What May Fly Out of the Writing Cave
I remember the first time I sat down at a blank computer screen. I had finally organized my family and finances to carve out time for my first novel. What I hadn’t planned for was the screen’s intimidating glare. It stared back at me, daring me: Well, what will you do with me now? I had no choice but to plunge in and write wrong for a while. And then, one day, a viable story emerged.
I finally sold my first novel after twelve failed book proposals. If luck resides anywhere near the number thirteen, I’ll claim it. Even after eighteen books, the fear of the blank screen still waits for me at the end of each project. Starting again—the next idea, the next best plot I can hope to imagine—remains just as daunting as it was the first time.

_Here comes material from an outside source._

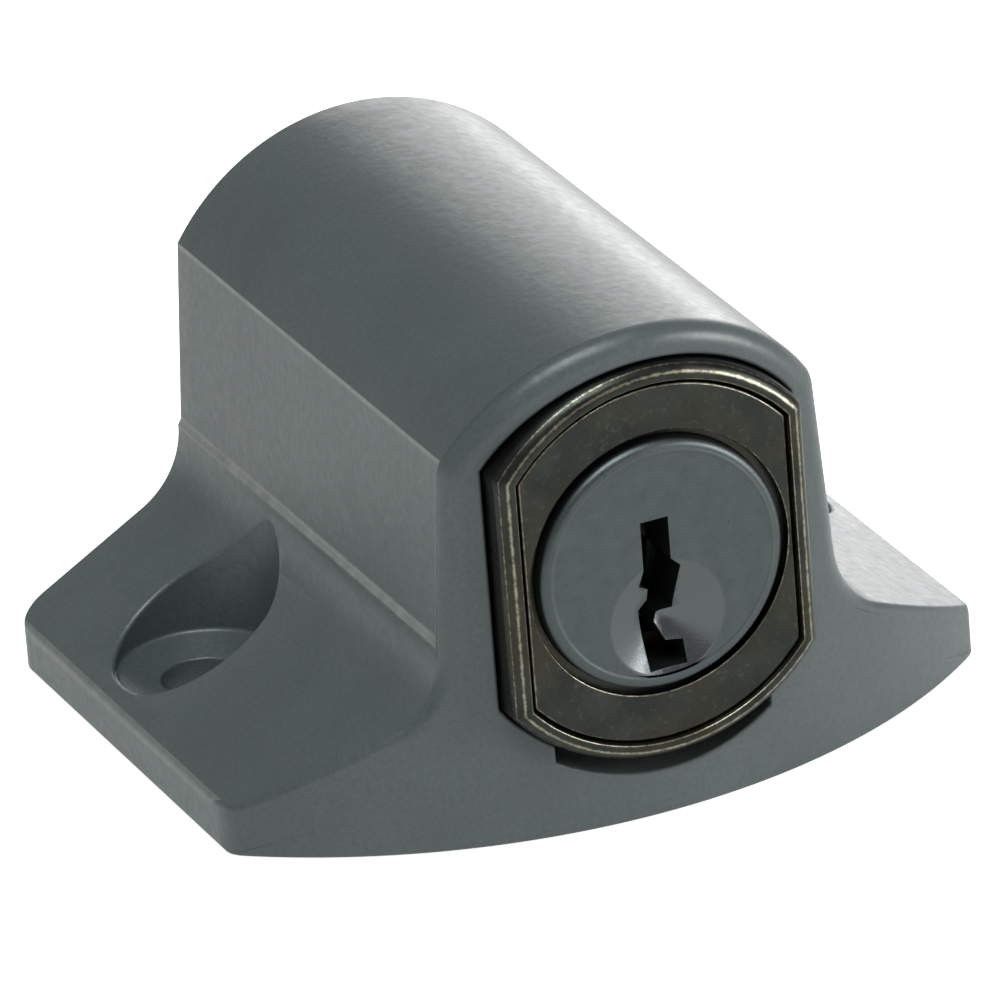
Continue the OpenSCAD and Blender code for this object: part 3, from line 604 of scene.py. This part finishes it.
# three rows across the plate, each nearer to the plug's hole than the one before by three tenths
hole_line = ring_line(HOLE_R + HOLE_EDGE, plate_line)
for _ in range(3):
    rows.append(row(rows[-1][:, ::2] * 0.7 + hole_line * 0.3, PLATE_Y))
    wear.append(0.0)
# the hole's rounded edge gets a pale line painted as its highlight
for a in quarter(4):
    line = ring_line(HOLE_R + HOLE_EDGE * (1 - math.sin(a)), plate_line)
    rows.append(row(line, PLATE_Y + HOLE_EDGE * (1 - math.cos(a))))
    wear.append(0.9 * math.sin(2 * a))
step_y = PLATE_Y + STEP_D
for r, y in ((HOLE_R, step_y), (STEP_R, step_y), (STEP_R, BARREL_Y), (BARREL_R, BARREL_Y)):
    rows.append(row(ring_line(r, plate_line), y))
    wear.append(0.0)
body = rows_piece("cylinder_body_casting", rows, ends="ring", sharp=40, wear=wear)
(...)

Every writer must choose the next story. That decision either springs from a desire to please—or from somewhere deeper. Sure, we might sweat out these narratives for practical reasons, but something else drives us too. Stories echo around the cave of our minds until we surrender and give them their freedom.
I sometimes think I’ll write one more novel and be done. But the truth is, once I began that habit of writing one after another—even the unsold ones—my hobby grew manic. Here’s the other reality (we writers collect those): I have to see each story as something I may never sell, something I may only offer to a passing stranger—or simply as a way to quiet the relentless urge to release another tale.
And yet, one hope remains: that someday, more than one person will open one of these stories and feel something stir. That we’ll connect. That’s the deep, thrumming echo that scatters the story-bats out of the cave—the chance to connect with someone who loves stories too.